Re: [Security] [PATCH] proc: avoid information leaks to non-privileged processes

From: Matt Mackall
Date: Tue May 05 2009 - 16:26:21 EST


On Tue, May 05, 2009 at 09:52:46PM +0200, Ingo Molnar wrote:
>
> * Eric W. Biederman <ebiederm@xxxxxxxxxxxx> wrote:
>
> > Ingo Molnar <mingo@xxxxxxx> writes:
> >
> > > * Matt Mackall <mpm@xxxxxxxxxxx> wrote:
> > >
> > >> As to what's the appropriate sort of RNG for ASLR to use, finding
> > >> a balance between too strong and too weak is tricky. [...]
> > >
> > > In exec-shield i mixed 'easily accessible and fast' semi-random
> > > state to the get_random_int() result: xor-ed the cycle counter, the
> > > pid and a kernel address to it. That strengthened the result in a
> > > pretty practical way (without strengthening the theoretical
> > > randomless - each of those items are considered guessable) and does
> > > so without weakening the entropy of the random pool.
> >
> > The trouble is, that thinking completely misses the problem, and I
> > expect that is why we have a problem. Throwing a bunch of
> > possibly truly random values into the pot for luck is nice. But
> > you didn't throw in a pseudo random number generator. An
> > unpredictable sequence that is guaranteed to change from one
> > invocation to the next.
>
> Alas, i did - it got 'reviewed' out of existence ;)
>
> I still have the backups, here's the original exec-shield RNG:
>
> +/*
> + * Get a random word:
> + */
> +static inline unsigned int get_random_int(void)
> +{
> + unsigned int val = 0;
> +
> + if (!exec_shield_randomize)
> + return 0;
> +
> +#ifdef CONFIG_X86_HAS_TSC
> + rdtscl(val);
> +#endif
> + val += current->pid + jiffies + (int)&val;
> +
> + /*
> + * Use IP's RNG. It suits our purpose perfectly: it re-keys itself
> + * every second, from the entropy pool (and thus creates a limited
> + * drain on it), and uses halfMD4Transform within the second.
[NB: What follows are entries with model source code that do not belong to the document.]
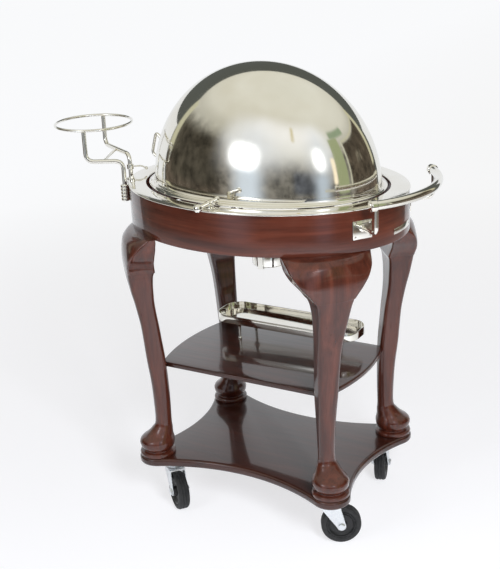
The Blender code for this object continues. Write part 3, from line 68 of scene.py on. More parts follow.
# Oval top, from the frame: its middle is where every place below is measured from
HOOP_LOW, HOOP_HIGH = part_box("apron_hoop")
CENTRE_X = ((HOOP_LOW + HOOP_HIGH) / 2).x
TOP_A = (HOOP_HIGH.x - HOOP_LOW.x) / 2
TOP_B = (HOOP_HIGH.y - HOOP_LOW.y) / 2
HOOP_WALL = 22 * MM
RIM_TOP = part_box("rim_plate")[1].z
RIM_THICKNESS = 4 * MM
RIM_OVERHANG = 2 * MM
OPENING_A = 318.5 * MM
OPENING_B = 242 * MM

# Dome
DOME_A = 301 * MM
DOME_B = 200 * MM
DOME_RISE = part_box("dome_shell")[1].z - RIM_TOP
DOME_WALL = 1.6 * MM
FLANGE_A = 311 * MM
FLANGE_B = 232 * MM
AXIS_HEIGHT = RIM_TOP + 13.5 * MM

# Legs and the boards between them
LEG_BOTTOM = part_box("leg_front_right")[0].z
FOOT_X = 255.2 * MM
FOOT_Y = 186.3 * MM
BOARD_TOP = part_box("lower_board")[1].z
SHELF_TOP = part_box("mid_shelf")[1].z
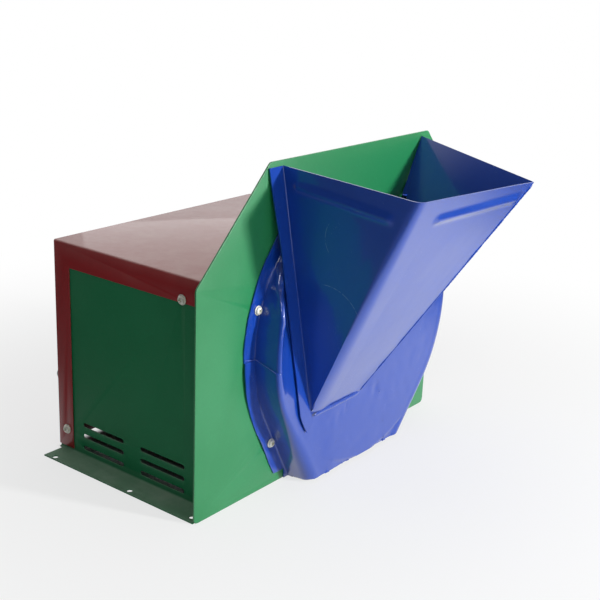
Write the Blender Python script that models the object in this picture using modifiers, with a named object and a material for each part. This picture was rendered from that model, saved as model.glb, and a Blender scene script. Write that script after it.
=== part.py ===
"""Electric disc crusher for fruit, bench type.

A green steel front plate carries a flange motor behind it and a blue crushing
chamber with a lopsided hopper in front of it.  Two green side panels with foot
flanges and a red cover close the motor box.  The motor shaft passes through the
plate and turns a knife disc inside the chamber.

Machine coordinates: X runs along the front plate from its left edge, Y runs from
the plate's front face to the back of the motor box, Z is up from the bench.
The whole machine hangs on one empty, which puts the world origin under the
middle of the machine's outer box.  All sizes are in metres.
"""
import math

import bmesh
import bpy
from mathutils import Vector

# ---------------------------------------------------------------- driving sizes
GAP = 0.0003                 # running and seating gap between touching pieces
SEAT = 0.0004                # gap between welded sheets

# front plate
PLATE_WIDTH = 0.430
PLATE_HEIGHT = 0.358
PLATE_THICKNESS = 0.002
PLATE_CORNER_RADIUS = 0.006
SHOULDER_RISE = 0.0015       # plate's left shoulder above the cover
RIGHT_CHAMFER = (0.034, 0.036)

# motor box
BOX_LEFT = 0.030             # left side panel, from the plate's left edge
BOX_RIGHT_MARGIN = 0.075      # right side panel, from the plate's right edge
COVER_DEPTH = 0.2404
COVER_HEIGHT = 0.2475
COVER_SHEET = 0.0010
COVER_TOP_FLANGE = 0.0282
COVER_BACK_FLANGE = 0.0251
COVER_BEND = 0.0022
COVER_FOOT = 0.0044          # cover's lower edge above the bench
PANEL_SHEET = 0.0015
PANEL_RETURN = 0.012         # inward lip along a side panel's top
PANEL_BEND = 0.0025
FOOT_WIDTH = 0.030
FOOT_BACK_GAP = 0.0077       # foot flange ends this far short of the cover's back
FOOT_HOLE_RADIUS = 0.0032
FOOT_HOLE_BACK = (0.0051, 0.0214)     # from the foot's edge, and before the cover's back
FOOT_HOLE_MIDDLE = (0.0058, 0.0995)   # from the foot's edge, and behind the plate's face
FOOT_HOLE_FRONT = (0.0090, 0.0112)

# ventilation slots in both side panels
SLOT_HEIGHT = 0.0050
SLOT_ROWS = (0.0106, 0.0252, 0.0387)
SLOT_FRONT_MARGIN = 0.0426    # plate's face to the front slots
SLOT_BACK_MARGIN = 0.0404     # rear slots to the cover's back
SLOT_BRIDGE = 0.0256          # between the two columns of slots

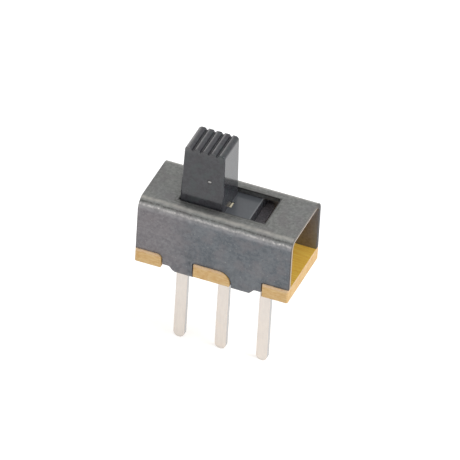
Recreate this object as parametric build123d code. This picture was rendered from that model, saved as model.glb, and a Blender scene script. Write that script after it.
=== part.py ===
from build123d import *
import os
from math import radians, tan

# A three-terminal slide switch in a folded steel shell, in millimetres.
# The origin is on the circuit board's face, under the middle terminal.
# X runs along the switch, Y to its back and Z up. The slider rests at its left end.

# Terminals
terminal_pitch = 3.0
terminal_width = 0.8
terminal_sheet = 0.35
terminal_drop = 7.5
terminal_tip_flat = 0.02
blade_width = 1.2
blade_corner = 0.3
stake_width = 0.08
stake_height = 0.35
slot_gap = 0.03

# Base
base_length = 11.0
base_thickness = 1.0
base_proud = 0.1
base_corner = 0.12
lug_gap = 0.08

# Shell
shell_length = 11.0
shell_width = 5.4
shell_rise = 4.0
sheet = 0.35
bend_radius = 0.45
window_corner = 0.2

# Lugs of the shell, which pass the base and fold under it
lug_spacing = 2.8
lug_width = 2.15
left_root_radius = 0.35
right_root_radius = 0.85
lug_step = 0.25
foot_width = 0.85
foot_flare = 0.8
foot_reach = 0.95
foot_radius = 0.25
crimp_radius = 0.1

# Slider
knob_length = 3.1
knob_depth = 2.85
knob_rise = 4.35
knob_draft = 1.3
knob_edge = 0.12
ridge_count = 5
ridge_depth = 0.21
ridge_valley_radius = 0.05
flange_reach = 1.8
flange_thickness = 0.8
rail_thickness = 0.6
rail_length = 5.6
slide_gap = 0.05
window_end_gap = 0.05
window_side_gap = 0.075

# Contact clip
clip_sheet = 0.15
clip_length = 4.0
clip_bend = 0.12
clip_floor_gap = 0.4
blade_top_gap = 0.3
clip_slot_width = 1.3
clip_slot_depth = 1.5
clip_slot_corner = 0.4
finger_corner = 0.2
dimple_radius = 0.5
dimple_height = 0.25
contact_gap = 0.03
tang_width = 0.55
tang_bend = 0.02
rail_gap = 0.05

# Levels, from the circuit board up
base_bottom = sheet
base_top = base_bottom + base_thickness
shell_top = base_top + shell_rise
ceiling = shell_top - sheet
flange_top = ceiling - slide_gap
flange_bottom = flange_top - flange_thickness
web_bottom = flange_bottom - clip_sheet
blade_top = web_bottom - blade_top_gap
contact_level = (base_top + blade_top) / 2

# Widths and places that follow from the values above
travel = terminal_pitch
rest_x = -travel / 2
inner_half = shell_width / 2 - sheet
window_length = knob_length + travel + 2 * window_end_gap
window_width = knob_depth + 2 * window_side_gap
arm_inner = terminal_sheet / 2 + contact_gap + dimple_height
arm_outer = arm_inner + clip_sheet
rail_inner = arm_outer + rail_gap
lug_inner = lug_spacing / 2
lug_outer = lug_inner + lug_width
foot_outer = lug_inner + foot_width


def outline(points, radii):
    """A closed flat face through points, with a corner radius at each."""
    return make_face(FilletPolyline(*points, radius=radii, close=True))


def shell_channel():
    """The sheet seen from its end: a roof, two walls and feet folded under the base."""
    half = shell_width / 2
    toe = inner_half - foot_reach
    outer = [(-toe, 0), (-half, 0), (-half, shell_top), (half, shell_top), (half, 0), (toe, 0)]
    inner = [(toe, sheet), (inner_half, sheet), (inner_half, ceiling)]
    inner += [(-inner_half, ceiling), (-inner_half, sheet), (-toe, sheet)]
    bend, crimp = bend_radius, crimp_radius
    radii = [0, crimp + sheet, bend + sheet, bend + sheet, crimp + sheet, 0]
    radii += [0, crimp, bend, bend, crimp, 0]
    return extrude(Plane.YZ * outline(outer + inner, radii), shell_length / 2, both=True)


def front_wall_outline():
    """What stays of the front wall: its straight lower edge, and two lugs with their feet."""
    end = shell_length / 2
    step = base_bottom + lug_step
    flare_end = foot_outer + foot_flare
    left = [(-end, base_top), (-lug_outer, base_top), (-lug_outer, step), (-flare_end, step)]
    left += [(-foot_outer, -sheet), (-lug_inner, -sheet), (-lug_inner, base_top)]
    right = [(lug_inner, base_top), (lug_inner, -sheet), (foot_outer, -sheet), (flare_end, step)]
    right += [(lug_outer, step), (lug_outer, base_top), (end, base_top)]
    roof = [(end, shell_top + sheet), (-end, shell_top + sheet)]
    left_radii = [0, left_root_radius, 0, foot_radius, 0, 0, 0]
    right_radii = [right_root_radius, 0, 0, foot_radius, 0, 0, 0]
    return outline(left + right + roof, left_radii + right_radii + [0, 0])


def make_shell():
    """One folded sheet, the same when it is turned end for end, with a window for the knob."""
    front = shell_channel() & extrude(Plane.XZ * front_wall_outline(), shell_width)
    shell = front + front.rotate(Axis.Z, 180)
    window = RectangleRounded(window_length, window_width, window_corner)
    return shell - extrude(Pos(Z=shell_top) * window, 2 * sheet, both=True)


def make_base():
    """A punched board with tabs between the lugs and a slot for each terminal."""
    half_width = shell_width / 2 + base_proud
    cut_floor = inner_half - crimp_radius
    plan = RectangleRounded(base_length, 2 * half_width, base_corner)
    cut = Rectangle(lug_width + 2 * lug_gap, 2 * (half_width - cut_floor))
    for side_x in (-1, 1):
        for side_y in (-1, 1):
            plan -= Pos(side_x * (lug_inner + lug_width / 2), side_y * half_width) * cut
    slot = Rectangle(terminal_width + 2 * slot_gap, terminal_sheet + 2 * slot_gap)
    for place in terminal_places():
        plan -= Pos(X=place) * slot
    board = Pos(Z=base_bottom) * extrude(plan, base_thickness)
    return press_tab_ends(board, cut_floor)


def press_tab_ends(board, cut_floor):
    """Rounds the tab ends that the lugs' roots press down: two in front, and two turned about."""
    for place, radius in ((0, left_root_radius), (2, right_root_radius)):
        ends = board.edges().filter_by(Axis.Y).group_by(Axis.Z)[-1].sort_by(Axis.X)
        front = ends.filter_by(lambda edge: edge.center().Y < -cut_floor)
        back = ends.filter_by(lambda edge: edge.center().Y > cut_floor)
        board = fillet([front[place], back[-1 - place]], radius)
    return board


def terminal_places():
    """Where the left, middle and right terminals stand."""
    return [-terminal_pitch, 0, terminal_pitch]


def make_terminal(place):
    """A flat blade on the base, staked under it, that goes on down as a round-ended pin."""
    pin = terminal_width / 2
    blade = blade_width / 2
    stake = pin + stake_width
    tip = base_bottom - terminal_drop
    right = [(pin, tip), (pin, base_bottom - stake_height), (stake, base_bottom), (pin, base_bottom)]
    right += [(pin, base_top), (blade, base_top), (blade, blade_top)]
    left = [(-x, z) for x, z in reversed(right)]
    round_end = pin - terminal_tip_flat
    radii = [round_end, 0, 0, 0, 0, 0, blade_corner]
    face = outline(right + left, radii + radii[::-1])
    return Pos(X=place) * extrude(Plane.XZ * face, terminal_sheet / 2, both=True)


def groove(pitch, crown_radius):
    """The hollow between two finger ridges, seen from the front, under the middle of its mouth."""
    share = ridge_valley_radius / (ridge_valley_radius + crown_radius)
    valley_middle = ridge_valley_radius - ridge_depth
    side_x = share * pitch / 2
    side_z = valley_middle - share * (valley_middle + crown_radius)
    left_crown, right_crown = (-pitch / 2, 0), (pitch / 2, 0)
    left_side, right_side = (-side_x, side_z), (side_x, side_z)
    edges = [Line(left_crown, right_crown), RadiusArc(right_crown, right_side, -crown_radius)]
    edges += [ThreePointArc(right_side, (0, -ridge_depth), left_side)]
    edges += [RadiusArc(left_side, left_crown, -crown_radius)]
    return make_face(Curve() + edges)


def make_knob():
    """The finger piece: a tapered block with softened edges and finger ridges across its top."""
    height = shell_top + knob_rise - flange_top
    top_length = knob_length - 2 * height * tan(radians(knob_draft))
    pitch = top_length / ridge_count
    crown_radius = (pitch * pitch / 4 + ridge_depth * ridge_depth) / (2 * ridge_depth)
    crown_radius -= ridge_valley_radius
    block = extrude(Rectangle(knob_length, knob_depth), height, taper=knob_draft)
    block = fillet(block.edges().filter_by(Axis.Y).group_by(Axis.Z)[-1], crown_radius)
    ends = block.faces().sort_by(Axis.Y)
    rims = ends[0].edges().sort_by(Axis.Z)[1:] + ends[-1].edges().sort_by(Axis.Z)[1:]
    block = fillet(rims, knob_edge)
    hollow = groove(pitch, crown_radius)
    for index in range(1, ridge_count):
        place = Pos(index * pitch - top_length / 2, height)
        block -= extrude(Plane.XZ * (place * hollow), knob_depth, both=True)
    return Pos(Z=flange_top) * block


def make_slider():
    """Knob, flange and two rails moulded in one, with slots where the clip's tangs come up."""
    length = knob_length + 2 * flange_reach
    half_width = inner_half - slide_gap
    round_over = bend_radius + slide_gap
    corners = [(-half_width, flange_bottom), (half_width, flange_bottom)]
    corners += [(half_width, flange_top), (-half_width, flange_top)]
    flange = outline(corners, [0, 0, round_over, round_over])
    body = extrude(Plane.YZ * flange, length / 2, both=True)
    rail_height = flange_bottom - base_top - slide_gap
    rail = Box(rail_length, rail_thickness, rail_height, align=(Align.CENTER, Align.MIN, Align.MAX))
    rail = Pos(0, rail_inner, flange_bottom) * rail
    body += rail + rail.mirror(Plane.XZ) + make_knob()
    slot_length = clip_sheet + 2 * tang_bend
    slot = Box(slot_length, tang_width + 2 * slot_gap, 2 * flange_thickness)
    slot = Pos(Z=flange_top - flange_thickness / 2) * slot
    for side in (-1, 1):
        body -= Pos(X=side * (knob_length + slot_length) / 2) * slot
    return Pos(X=rest_x) * body


def clip_arms():
    """The clip seen from its end: a bridge under the flange and an arm down each side."""
    low = base_top + clip_floor_gap
    outer = [(-arm_outer, low), (-arm_outer, flange_bottom)]
    outer += [(arm_outer, flange_bottom), (arm_outer, low)]
    inner = [(arm_inner, low), (arm_inner, web_bottom)]
    inner += [(-arm_inner, web_bottom), (-arm_inner, low)]
    fold = clip_bend + clip_sheet
    face = outline(outer + inner, [0, fold, fold, 0, 0, clip_bend, clip_bend, 0])
    return extrude(Plane.YZ * face, clip_length / 2, both=True)


def clip_side_outline():
    """The clip seen from its side: four fingers in two pairs, each with a rounded end."""
    end = clip_length / 2
    slot = clip_slot_width / 2
    low = base_top + clip_floor_gap
    fork = low + clip_slot_depth
    points = [(-end, low), (-slot, low), (-slot, fork), (slot, fork), (slot, low), (end, low)]
    points += [(end, flange_bottom), (-end, flange_bottom)]
    soft = finger_corner
    return outline(points, [soft, soft, clip_slot_corner, clip_slot_corner, soft, soft, 0, 0])


def make_tang():
    """A strip from the end of the bridge, turned up through the flange beside the knob."""
    near = knob_length / 2 + tang_bend
    far = near + clip_sheet
    top = flange_top - slot_gap
    start = near - tang_bend - clip_sheet
    points = [(start, web_bottom), (far, web_bottom), (far, top), (near, top)]
    points += [(near, flange_bottom), (start, flange_bottom)]
    face = outline(points, [0, tang_bend + clip_sheet, 0, 0, tang_bend, 0])
    return extrude(Plane.XZ * face, tang_width / 2, both=True)


def add_dimple(clip, side_x, side_y):
    """Presses one finger inwards: a cap proud of its inner face and a hollow in its outer face."""
    place_x = side_x * terminal_pitch / 2
    middle = Pos(place_x, side_y * (arm_inner - dimple_height + dimple_radius), contact_level)
    cap = Box(2 * dimple_radius, dimple_height, 2 * dimple_radius)
    cap = Pos(place_x, side_y * (arm_inner - dimple_height / 2), contact_level) * cap
    clip += (middle * Sphere(dimple_radius)) & cap
    return clip - middle * Sphere(dimple_radius - clip_sheet)


def make_clip():
    """A springy bridge that straddles two blades, with a dimple on each of its four fingers."""
    clip = clip_arms() & extrude(Plane.XZ * clip_side_outline(), arm_outer, both=True)
    trim = Box(clip_length, 2 * (arm_inner - clip_bend), 2 * clip_sheet)
    trim_x = knob_length / 2 - clip_sheet + clip_length / 2
    tang = make_tang()
    for side_x in (-1, 1):
        clip -= Pos(side_x * trim_x, 0, flange_bottom - clip_sheet / 2) * trim
        clip += tang if side_x > 0 else tang.mirror(Plane.YZ)
        for side_y in (-1, 1):
            clip = add_dimple(clip, side_x, side_y)
    return Pos(X=rest_x) * clip


def main():
    nodes = {"shell": make_shell(), "base_board": make_base(), "slider": make_slider()}
    nodes["contact_clip"] = make_clip()
    for name, place in zip(("left", "middle", "right"), terminal_places()):
        nodes["terminal_" + name] = make_terminal(place)
    os.makedirs("parts", exist_ok=True)
    for name, solid in nodes.items():
        export_step(solid, "parts/" + name + ".step")


main()
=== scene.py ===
import random
from math import cos, pi, radians, sin, tan

import bmesh
import bpy
from mathutils import Matrix, Vector


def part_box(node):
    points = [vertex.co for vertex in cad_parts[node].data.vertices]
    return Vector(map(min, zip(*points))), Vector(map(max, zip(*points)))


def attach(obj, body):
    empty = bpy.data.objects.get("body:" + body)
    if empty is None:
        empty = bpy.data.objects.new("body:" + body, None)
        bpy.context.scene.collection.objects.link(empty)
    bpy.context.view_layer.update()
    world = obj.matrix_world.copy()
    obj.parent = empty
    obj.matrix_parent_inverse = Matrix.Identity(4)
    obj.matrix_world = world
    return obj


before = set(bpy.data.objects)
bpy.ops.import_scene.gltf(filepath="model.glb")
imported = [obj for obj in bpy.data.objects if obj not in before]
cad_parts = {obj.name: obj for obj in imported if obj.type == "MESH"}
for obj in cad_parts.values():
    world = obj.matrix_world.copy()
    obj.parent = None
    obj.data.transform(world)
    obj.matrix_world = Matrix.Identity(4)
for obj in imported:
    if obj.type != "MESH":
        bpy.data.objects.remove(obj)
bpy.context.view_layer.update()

MM = 0.001

# Levels and reaches of the switch in millimetres, read from its own pieces
SHELL_END, SHELL_SIDE, SHELL_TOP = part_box("shell")[1] / MM
BOARD_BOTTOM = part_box("base_board")[0][2] / MM
BOARD_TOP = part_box("base_board")[1][2] / MM
KNOB_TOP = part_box("slider")[1][2] / MM
FLANGE_ENDS = [corner[0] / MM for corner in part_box("slider")]
FLANGE_MIDDLE = sum(FLANGE_ENDS) / 2
PIN_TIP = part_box("terminal_middle")[0][2] / MM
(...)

We
> + * also spice it with the TSC (if available), jiffies, PID and the
> + * stack address:
> + */
> + return secure_ip_id(val);
> +}

Ingo, what are you on about? On every architecture but X86 with TSC
this is identical to the broken code.

TSC only helps matters slightly - the timescales involved in process
creation are very short and we can probably brute-force attack it with
a useful probability of success. ie:

a) record TSC
b) fork target process
c) record TSC
d) guess TSC value
e) attempt attack
f) repeat

--
Mathematics is the supreme nostalgia of our time.